State of North Carolina Gaston County Estate of Jiggetts ex rel. Jiggetts v. City of Gastonia, 128 N.C. App. 410 (1998)

Jan. 20, 1998 · North Carolina Court of Appeals · No. COA97-389
128 N.C. App. 410

STATE OF NORTH CAROLINA GASTON COUNTY ESTATE OF JEREMIAH JIGGETTS, BY AND THROUGH ITS CO-ADMINISTRATORS GRACE JIGGETTS AND RALPH JIGGETTS, Plaintiffs v. THE CITY OF GASTONIA, Defendant

No. COA97-389

(Filed 20 January 1998)

1. Highways, Streets, and Roads § 55 (NCI4th)— intersection of State highway and city street — pedestrian struck by vehicle — no duty by city

Since the intersection of a State highway and city street is a part of the State highway system, the city owed no duty to a pedestrian to maintain the intersection or to install traffic control devices or lower the speed limit at the intersection, and its failure to do so could not render the city liable for the death of a student who was struck by a vehicle while crossing the State highway at this intersection.

2. Highways, Streets, and Roads § 55 (NCI4th)— pedestrian struck by vehicle — State highway in city — safety measures by city — not showing of duty by city

Safety measures taken by a city after a student was struck by a vehicle at an intersection that was a part of the State highway system, including lowering the speed limit, painting crosswalks, and installing pedestrian heads and push buttons, did not demonstrate the city’s control over the intersection so as to render it liable for the student’s death because the city could not take such measures without the approval of the NCDOT, and those measures are only discretionary governmental functions.

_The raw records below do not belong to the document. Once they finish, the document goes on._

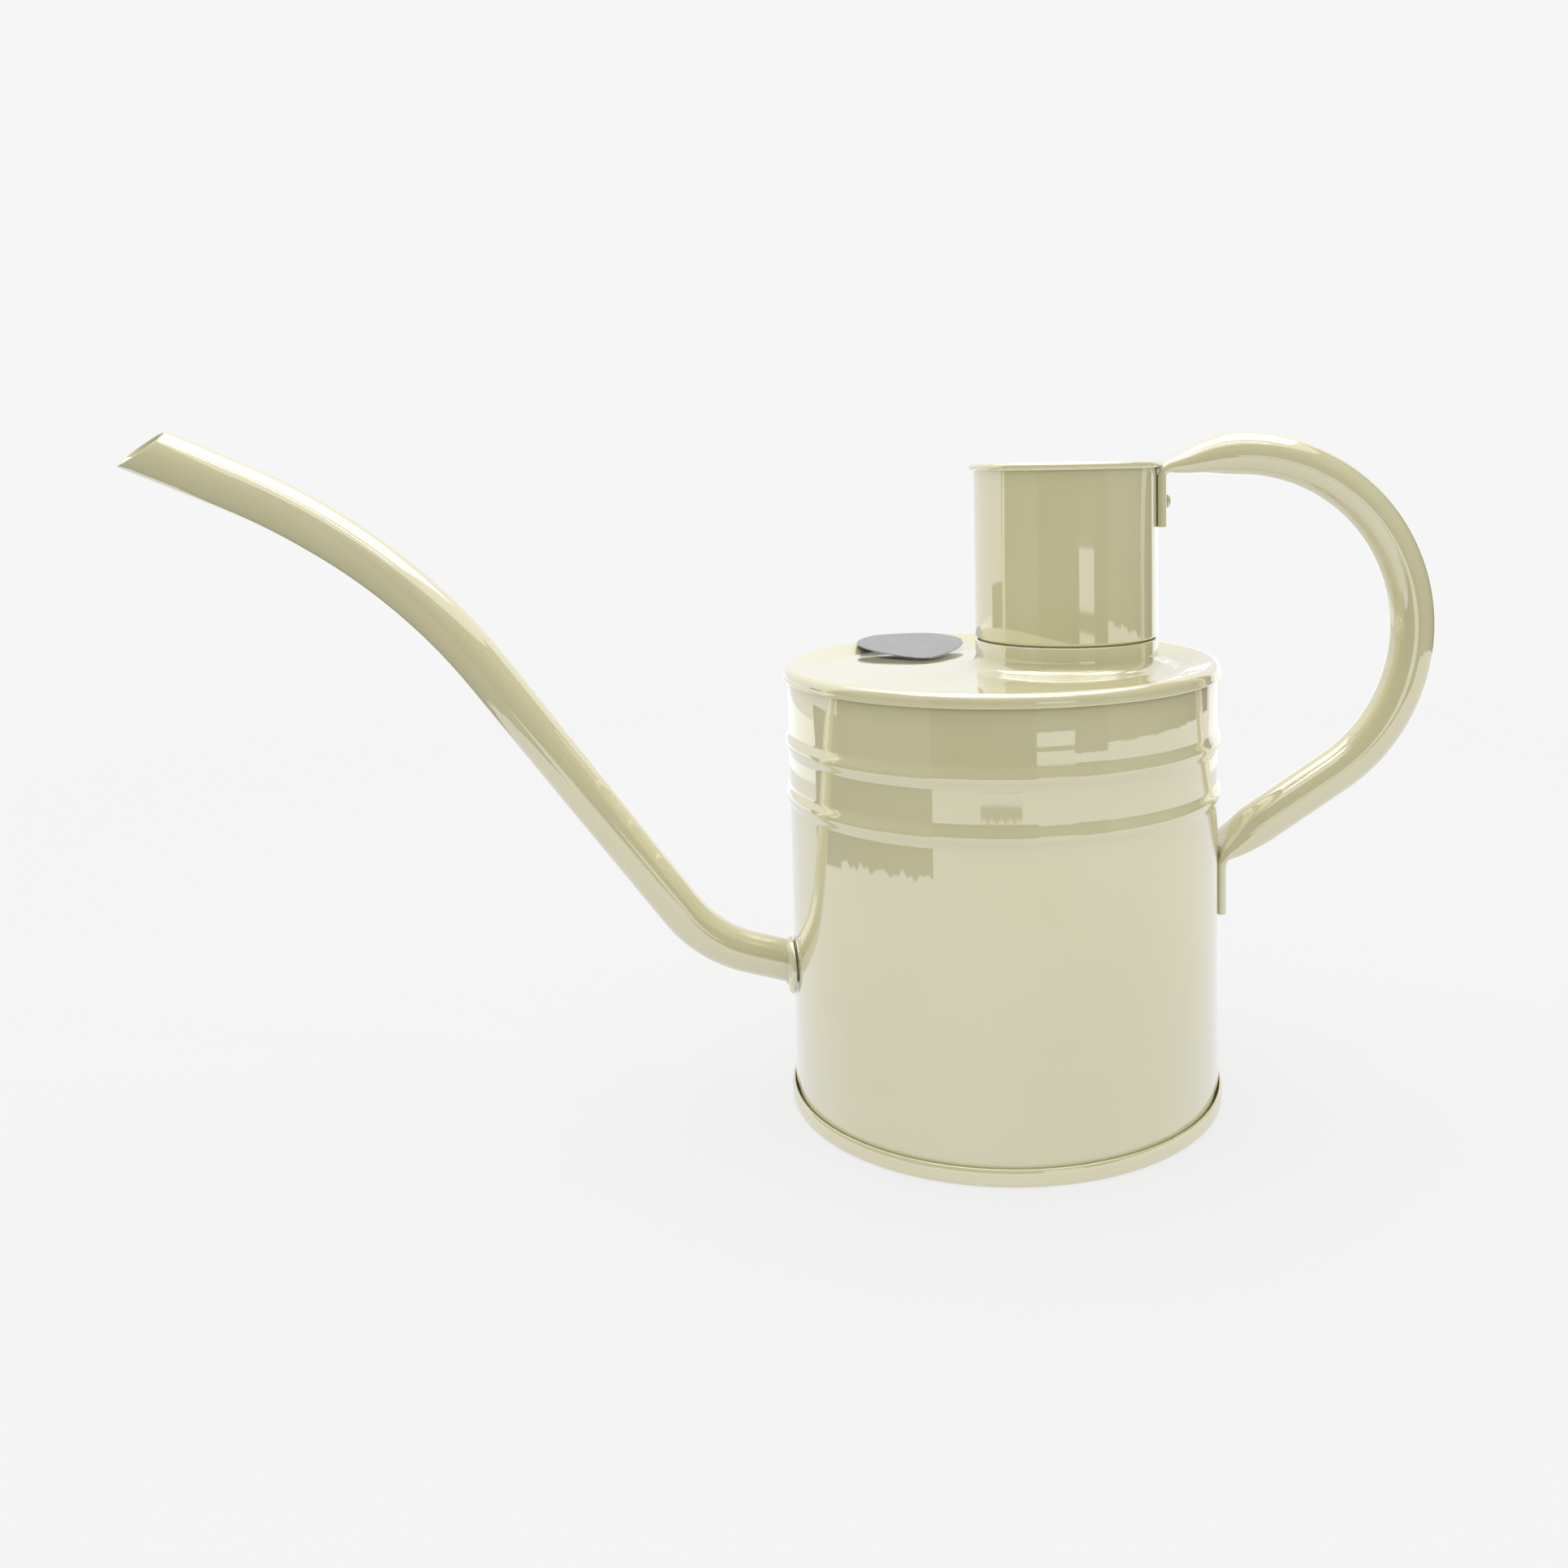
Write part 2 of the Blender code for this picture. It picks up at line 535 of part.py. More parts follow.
def make_rivet(name, wall_in, tab_out, height, head_height, axis_x, parts, enamel):
    """Rivet along X: domed head on the tab, shank, and a flatter tail inside the wall."""
    head, shank = RIVET_HEAD / 2, RIVET_SHANK / 2
    under_head = tab_out + CLEARANCE
    over_tail = wall_in - CLEARANCE
    section = [Vector((head * math.sin(a), under_head + head_height * math.cos(a)))
               for a in (math.pi / 2 * k / 5 for k in range(6))]
    section += [Vector((shank, under_head)), Vector((shank, over_tail)), Vector((head, over_tail))]
    section += [Vector((head * RIVET_TAIL_TAPER, over_tail - RIVET_TAIL_HEIGHT)),
                Vector((0, over_tail - RIVET_TAIL_HEIGHT))]
    rivet = turned(name, section, ROUND_STEPS_RIVET, parts, enamel, closed=False)
    rivet.rotation_euler.y = math.pi / 2
    rivet.location = (axis_x, 0, height)
    return rivet


def make_rivet_cutter(name, wall_in, tab_out, height, axis_x, cutters):
    """Clearance hole for a rivet's shank, along X."""
    start = Vector((axis_x + wall_in - CUTTER_REACH, 0, height))
    end = Vector((axis_x + tab_out + CUTTER_REACH, 0, height))
    radius = RIVET_SHANK / 2 + CLEARANCE
    return cylinder_cutter(name, radius, start, end, ROUND_STEPS_RIVET, cutters)


def make_badge_plate(parts, metal):
    """Thin plate shaped like a rounded shield, its narrow end to the front."""
    outline = bpy.data.curves.new("badge_plate", "CURVE")
    outline.dimensions = "2D"
    outline.fill_mode = "BOTH"
    outline.extrude = BADGE_THICKNESS / 2
    outline.resolution_u = 6
    spline = outline.splines.new("BEZIER")
    room = WALL_RADIUS_TOP - NECK_RADIUS + NECK_OFFSET
    across = BADGE_SHARE * room / 2
    along = across * BADGE_PROPORTION
    spline.bezier_points.add(len(BADGE_SHAPE) - 1)
    for point, (x, y) in zip(spline.bezier_points, BADGE_SHAPE):
        point.co = (x * across, y * along, 0)
        point.handle_left_type = point.handle_right_type = "AUTO"
    spline.use_cyclic_u = True
    badge = bpy.data.objects.new("badge_plate", outline)
    outline.materials.append(metal)
    parts.objects.link(badge)
    x = NECK_OFFSET - NECK_RADIUS - BADGE_GAPS[0] - across
    rim_y = math.sqrt((WALL_RADIUS_TOP - SHEET) ** 2 - x ** 2)
    corner_y = math.sqrt((WALL_RADIUS_TOP - BADGE_CORNER_INSET) ** 2 - (x - across) ** 2)
    y = min(rim_y - BADGE_GAPS[1] - along, corner_y - BADGE_SHAPE[2][1] * along)
    front_z = PANEL_NECK_Z + CLEARANCE + BADGE_THICKNESS / 2
    rim_z = RIM_HEIGHT + 2 * CLEARANCE + BADGE_THICKNESS / 2
    tilt = math.atan2(rim_z - front_z, rim_y - (y - along))
    badge.location = (x, y, front_z + along * math.tan(tilt))
    badge.rotation_euler = (Matrix.Rotation(tilt, 3, "X") @ Matrix.Rotation(BADGE_TURN, 3, "Z")).to_euler()
    return badge


def make_fastened_handle(parts, cutters, enamel, neck, body):
    """Handle, its two rivets and their holes."""
    handle = make_handle_tube(parts, enamel)
    centres = handle_route()[0]
    upper_z = centres[0].y + UPPER_TAB_LENGTH * UPPER_RIVET_PLACE
    lower_z = centres[-1].y + LOWER_TAB_LENGTH * LOWER_RIVET_PLACE
    joints = (("upper", neck, NECK_RADIUS, NECK_OFFSET, upper_z, UPPER_RIVET_HEAD_HEIGHT),
              ("lower", body, WALL_RADIUS_FOOT, 0, lower_z, LOWER_RIVET_HEAD_HEIGHT))
    for end, wall, radius, axis_x, height, head_height in joints:
        wall_in = (radius if end == "upper" else wall_radius(height)) - SHEET
        tab_out = radius + CLEARANCE + TAB_THICKNESS
        cutter = make_rivet_cutter(end + "_rivet_cutter", wall_in, tab_out, height, axis_x, cutters)
        boolean(handle, cutter)
        boolean(wall, cutter)
        make_rivet(end + "_rivet", wall_in, tab_out, height, head_height, axis_x, parts, enamel)
    return handle


def build():
    """Make the whole can."""
    for thing in list(bpy.data.objects):
        bpy.data.objects.remove(thing)
    parts = make_collection(NAME)
    cutters = make_collection("cutters")
    cutters.hide_render = True
    enamel = make_material("cream_enamel", (221, 216, 186), 0.12, 0)
    metal = make_material("badge_metal", (193, 193, 191), 0.35, 1)

    body = make_body_shell(parts, enamel)
    make_base_plate(parts, enamel)
    make_top_plate(parts, enamel)
    neck = make_filler_neck(parts, enamel)
    hole = make_spout_hole_cutter(cutters)
    boolean(body, hole)
    make_spout_tube(parts, cutters, enamel)
    make_spout_flange(parts, cutters, enamel, hole)
    make_fastened_handle(parts, cutters, enamel, neck, body)
    make_badge_plate(parts, metal)


build()
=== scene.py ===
"""Looks of the watering can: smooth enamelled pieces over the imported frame, studio and camera."""

import math

import bpy
import bmesh
from mathutils import Matrix, Vector


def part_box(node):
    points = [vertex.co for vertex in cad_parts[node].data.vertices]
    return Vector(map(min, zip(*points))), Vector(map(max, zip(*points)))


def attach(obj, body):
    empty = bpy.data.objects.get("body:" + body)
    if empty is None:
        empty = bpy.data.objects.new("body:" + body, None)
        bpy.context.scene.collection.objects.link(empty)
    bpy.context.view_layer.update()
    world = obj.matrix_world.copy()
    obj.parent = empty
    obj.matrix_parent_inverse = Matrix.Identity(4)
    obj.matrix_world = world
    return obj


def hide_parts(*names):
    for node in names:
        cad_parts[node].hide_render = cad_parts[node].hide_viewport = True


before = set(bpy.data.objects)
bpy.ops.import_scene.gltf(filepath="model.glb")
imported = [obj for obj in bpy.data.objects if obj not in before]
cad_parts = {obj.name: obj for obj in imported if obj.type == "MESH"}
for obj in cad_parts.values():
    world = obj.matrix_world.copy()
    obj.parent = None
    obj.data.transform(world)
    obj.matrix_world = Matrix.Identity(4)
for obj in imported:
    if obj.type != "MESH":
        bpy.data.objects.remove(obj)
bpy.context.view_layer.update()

MM = 0.001
QUARTER_TURN, HALF_TURN, FULL_TURN = math.pi / 2, math.pi, 2 * math.pi

# Fineness of the meshes
WELD = 0.001 * MM
PINHOLE = 0.02 * MM
SHARPEST_MITRE = 0.5
BODY_SIDES, NECK_SIDES, RIVET_SIDES = 256, 192, 48

# Sheet metal
SHEET = 0.7 * MM
GAP = 0.3 * MM
FOLD = SHEET + GAP

# Sizes taken from the frame
WALL_FOOT_Z, WALL_TOP_Z = (corner.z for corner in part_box("body_shell"))
FOOT_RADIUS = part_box("base_plate")[1].x
FOOT_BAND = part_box("base_plate")[1].z
SKIRT_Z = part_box("top_plate")[0].z
SKIRT_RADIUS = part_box("top_plate")[1].x
SEAM_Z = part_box("top_plate")[1].z
NECK_LOW, NECK_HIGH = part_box("filler_neck")
NECK_AXIS = (NECK_LOW.x + NECK_HIGH.x) / 2
NECK_TOP = NECK_HIGH.z

# Body wall
WALL_FOOT = FOOT_RADIUS - GAP - SHEET
WALL_TOP = SKIRT_RADIUS - GAP - SHEET
RIM_Z = 114.8 * MM
BEADS = (RIM_Z - 33.0 * MM, RIM_Z - 19.4 * MM)
BEAD_HALF = 3.1 * MM
BEAD_RISE = 0.9 * MM
BEAD_SHARPNESS = 1.15
BEAD_STEPS = 12
BEAD_FLATS = (1.5 * MM, 0.6 * MM, 0.2 * MM)

# Base
BASE_RAISED = 1.5 * MM
BASE_CORNER = SHEET * 0.6
HALF_ROUND = FOLD * 0.999
BAND_LEAN = 0.22 * MM

# Lid
RIM_ROUNDING = 1.7 * MM
RIM_SLOPE = math.radians(18)
PANEL_Z = RIM_Z - 2.2 * MM
PANEL_CROWN = 0.7 * MM
PANEL_STEPS = 8
HEM = 0.25 * MM
COLLAR_FILLET = 3.5 * MM

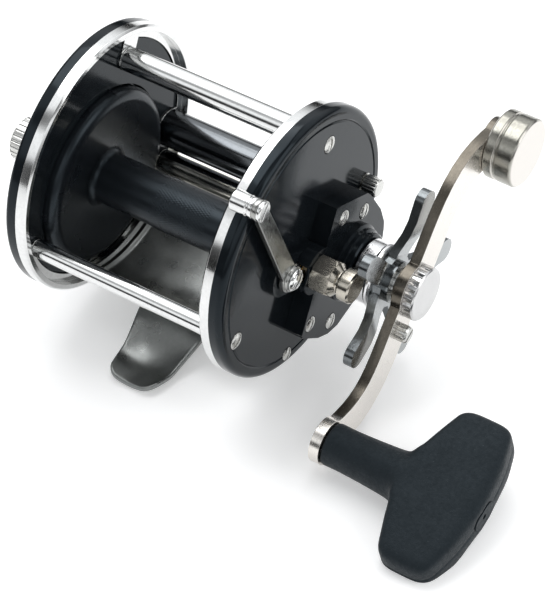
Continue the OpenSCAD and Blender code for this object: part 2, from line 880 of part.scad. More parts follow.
module clutch_yoke() {
    way = post_at - spool_at;
    color([0.62, 0.62, 0.64])
    difference() {
        along_x(spool_at, recess_x + 1.3) linear_extrude(0.8) link_shape(5.9, 5.2, 4);
        rod(spool_at, recess_x, recess_x + 4, 3.4 + fit);
        along_x(spool_at, recess_x) rotate(atan2(way[1], way[0])) linear_extrude(4)
            translate([0, -3.4 - fit]) square([8, 6.8 + 2 * fit]);
        rod(lever_at, recess_x, recess_x + 4, 2.35);
    }
}

module pinion() {
    color([0.78, 0.6, 0.3])
    difference() {
        union() {
            turned(spool_at, [
                [0, recess_x + 0.3], [4.4, recess_x + 0.3], [4.4, recess_x + 1.1],
                [3.4, recess_x + 1.2], [3.4, recess_x + 2.2], [4.4, recess_x + 2.3],
                [4.2, gear_x + 0.1], [4.2, gear_x + gear_t + 0.2], [0, gear_x + gear_t + 0.2]
            ]);
            along_x(spool_at, gear_x) rotate(mesh_angle) linear_extrude(gear_t)
                gear_shape(pinion_teeth, pinion_r);
        }
        rod(spool_at, recess_x - 1, roof_x, shaft_r + fit);
    }
}

// ---- Caps, take-apart screw, click and dog ----

// Fine ribs round a knob of radius r
module ribs(n, r, h, depth) {
    for (i = [0:n - 1]) rotate(i * 360 / n) translate([r + depth, 0, -0.5])
        cylinder(h = h + 1, r = 2 * depth);
}

module left_bearing_cap() {
    color([0.75, 0.75, 0.77])
    translate([-in, spool_at[0], spool_at[1]]) rotate([90, 0, -90]) difference() {
        rotate_extrude() polygon([
            [6.5 + fit, 10.3], [8.8, 10.3], [9, 10.6], [9, 15.4], [8, 16.5], [0, 16.5],
            [0, 13.6], [6.5 + fit, 13.6]
        ]);
        translate([0, 0, 10.1]) ribs(30, 9, 4.4, 0.25);
    }
}

module tension_knob() {
    color([0.82, 0.82, 0.84])
    along_x(spool_at, roof_x + 0.5) difference() {
        union() {
            intersection() {
                rotate(15) cylinder(h = 6, r = 5.9, $fn = 6);
                rotate_extrude() polygon([
                    [0, 0], [5.3, 0], [5.9, 0.6], [5.9, 5.2], [5.2, 6], [0, 6]
                ]);
            }
            rotate_extrude() polygon([
                [0, 5], [5, 5], [5, 6], [3.5, 7.6], [3.5, 8.2], [4.9, 9],
                [4.9, 12], [4.4, 12.5], [0, 12.5]
            ]);
        }
        translate([0, 0, -1]) cylinder(h = 5, r = 4 + fit);
    }
}

module takeapart_screw() {
    color([0.75, 0.75, 0.77])
    along_x(takeapart_at, face_x) difference() {
        rotate_extrude() polygon([
            [0, -4], [1.55, -4], [1.55, 0.3], [2.5, 0.3], [2.9, 0.7], [2.9, 4.6], [2.5, 5.1],
            [0, 5.3]
        ]);
        translate([0, 0, 0.9]) ribs(16, 2.9, 3.4, 0.2);
    }
}

module click_button() {
    color([0.75, 0.75, 0.77])
    translate([dome_x, click_at[0], click_at[1]]) rotate([90, 0, -90]) difference() {
        union() {
            rotate_extrude() polygon([
                [0, 0.6], [6.2, 0.6], [6.5, 0.9], [6.5, 5], [5.9, 5.6], [0, 5.9]
            ]);
            translate([0, 0, -6]) cylinder(h = 7, r = 2.1);
        }
        translate([0, 0, 0.8]) ribs(24, 6.5, 3.6, 0.25);
    }
}

module click_pawl() {
    way = (spool_at - click_at) / norm(spool_at - click_at);
    color([0.62, 0.62, 0.64])
    along_x(click_at, -recess_x - 2.6) rotate(atan2(way[1], way[0])) linear_extrude(1.6) {
        circle(r = 2.6);
        polygon([[0, -1.6], [8.6, -1.6], [11, -0.3], [11, 0.3], [8.6, 1.6], [0, 1.6]]);
    }
}

module dog_pawl() {
    toe = polar([0, 0], 8.75, -46) - polar([0, 0], 12.2, -62);
    color([0.62, 0.62, 0.64])
    difference() {
        along_x(dog_at, bridge_x + 1.7) rotate(atan2(toe[1], toe[0])) linear_extrude(0.9) {
            circle(r = 2);
            polygon([[0, -1.5], [norm(toe) - 1, -0.9], [norm(toe), 0], [norm(toe) - 1, 1], [0, 1.8]]);
        }
        rod(dog_at, bridge_x, gear_x, 0.9 + fit);
    }
}

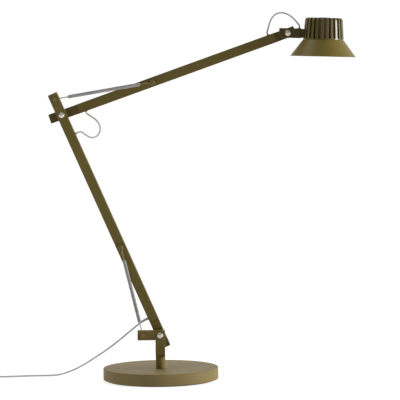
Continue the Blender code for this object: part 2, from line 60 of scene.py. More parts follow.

3. Highways, Streets, and Roads § 55 (NCI4th)— pedestrian stuck by vehicle — state highway in city — no showing of third-party beneficiary rights

The estate of a student struck by a vehicle at an intersection in defendant city that was a part of the State highway system failed to forecast evidence of a claim as a third-party beneficiary of a purported contract between the city and the NCDOT for the city to maintain the intersection where there was no allegation of such a contract, and no contract was presented to the trial court.

Appeal by plaintiff from order entered 13 January 1997 by Judge Loto G. Caviness in Gaston County Superior Court. Heard in the Court of Appeals 20 November 1997.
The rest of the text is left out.